Tenuità del fatto per chi commette l’abuso edilizio ma poi sana

Pubblicato il 30 gennaio 2018

La nozione di comportamento abituale - che ricorre quando l'autore ha commesso almeno altri due illeciti oltre quello preso in esame - non può essere assimilata a quella della recidiva, che opera in un ambito diverso ed è fondata su un distinto apprezzamento.

Ne consegue che assumono rilievo anche reati commessi successivamente a quello per cui si procede, unitamente alla valutazione del comportamento dell'imputato dopo il delitto (come nel caso di demolizione e sanatoria edilizia), significativo della sua non abitualità alla commissione di reati.

Rilevanza del comportamento successivo dell’imputato

E’ questo il principio di diritto enunciato dalla Cassazione nel testo della sentenza n. 4123 del 29 gennaio 2018 e con la quale è stato dichiarato inammissibile il ricorso avanzato dal Pm contro la decisione del Gip che aveva dichiarato un imputato non punibile, per la particolare tenuità del fatto, relativamente al reato di abuso edilizio.

L'esclusione della punibilità ex articolo 131 bis Codice penale, nella specie, era stata disposta considerando la condotta successivamente tenuta dall'uomo, il quale aveva provveduto a sanare l'abuso posto in essere, condotta che era stata valutata al fine di escludere l'abitualità del comportamento tenuto, uno dei presupposti, ossia, per applicare l'esimente.

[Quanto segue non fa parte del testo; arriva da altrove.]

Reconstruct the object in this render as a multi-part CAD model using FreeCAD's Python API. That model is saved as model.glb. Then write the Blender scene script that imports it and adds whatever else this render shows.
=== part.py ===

Il Procuratore della Repubblica aveva lamentato che non sussistessero i presupposti per l'applicazione della particolare tenuità del fatto in quanto la condotta posta in essere dall'imputato non aveva prodotto un danno esiguo e l'offesa non poteva, pertanto, considerarsi di particolare tenuità. Per questo, la rilevanza dell'offensività del reato edilizio doveva essere effettuata unitariamente, mentre la condotta tenuta successivamente al reato era da ritenere irrilevante.

Secondo la Suprema corte, per contro, il comportamento successivo dell'accusato doveva comunque essere valutato per escludere un comportamento abituale.